How do you give negative feedback?

Carol Dweck begins her TEDx talk by talking about a high school in Chicago who gave students who didn’t pass the course the grade ‘Not yet’. The grade ‘Not yet’ highlights to the students that they are on a learning curve and offers them a path into the future.

Do the grades that you give come across as a final judgment of the student’s ability? Does your feedback on their tasks address their ability as static or does it offer constructive advice for improvement?


How do you praise?

In his TEDx talk, Eduardo Briceno looked at two groups of students who were given two different types of praises for completing a puzzle.

One was given a ‘fixed mindset praise’ – “That’s a really good score, you must be really smart at this!”

The other group was given a ‘growth mindset praise’ – “That’s a really good score, you must have tried really hard at this."

Both groups were then offered to do either an easier puzzle or a difficult puzzle next. The fixed-mindset-praised kids chose to do the easier problems next, but those who received the growth mindset praise chose harder puzzles to challenge themselves.

Does your praise encourage more learning? Or does it encourage students to stay within their comfort zones so as to get more praise?

Do you give personal praises like “You’re so smart!” or does your praise take into account the effort they have made, how hard they have tried, and the process they have been through?

How do you address the strategies that students use when approaching tasks?

It is not only the innate ability of the individual that leads one to success. It is also the strategy that is applied. Exam preparation teachers are extremely familiar with the exam strategies that can help students understand what examiners are looking for, how to approach a text, how to deal with trick questions, how to pace yourself, etc.

But in a regular English class, do we go through the strategies our students employ in their classroom tasks? Do we talk about learning strategies with our students and give them tips and ideas on how to learn in a way that suits their interests and their strengths and weaknesses?

How do you encourage students to see the success of others?

Do your students look upon more fluent classmates as competition?
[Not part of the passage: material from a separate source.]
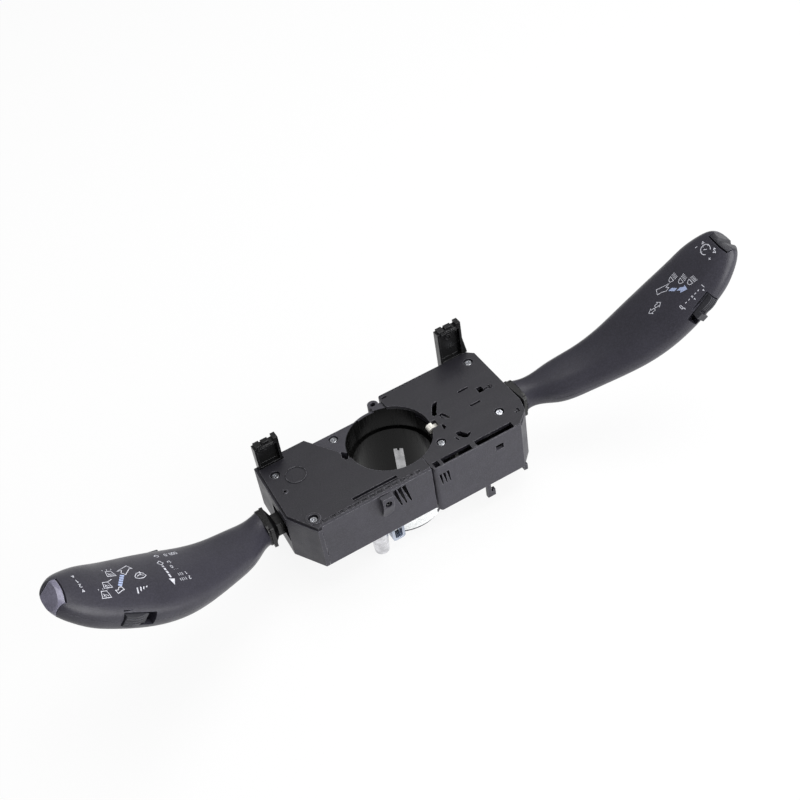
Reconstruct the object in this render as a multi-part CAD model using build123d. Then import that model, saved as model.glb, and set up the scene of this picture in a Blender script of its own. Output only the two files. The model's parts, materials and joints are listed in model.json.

Do the more successful students seem intimidating to those who are struggling with their tasks?

The teacher often has the ability to set the tone in the classroom and to create a conducive atmosphere where teamwork and mutual co-operation is praised and encouraged. Learning is not a zero-sum game and the success of other students should serve to inspire and encourage fellow students and not spark feelings of jealousy.

Do you talk to students about growth mindsets?

Help students to develop a growth mindset by explicitly discussing this in the classroom. Help them see the difference between a fixed mindset and a growth mindset. (The infographic in this blogpost by James Taylor provides a clear description and can be easily adapted for classroom use.)


So what happened to my one-to-one student G?

After many conversations about how satisfying it would be to enjoy the fruits of one’s own labour, G was finally persuaded to give the exam (and language learning) a proper shot. It took him a while to convince his mother that he was capable of doing the exam himself, and after six months of intense English lessons and a lot of effort and hard work, he managed to get the score he needed to get into university.

I will never forget the moment when G proudly announced to me that he had got the score he wanted. Beaming from ear to ear, he said, “I did it all by myself and it feels good. I can study after all.’

We can be capable of so much more, as long as we believe we can.


Dweck, C. (2006) Mindset: How You Can Fulfil Your Potential, Robinson.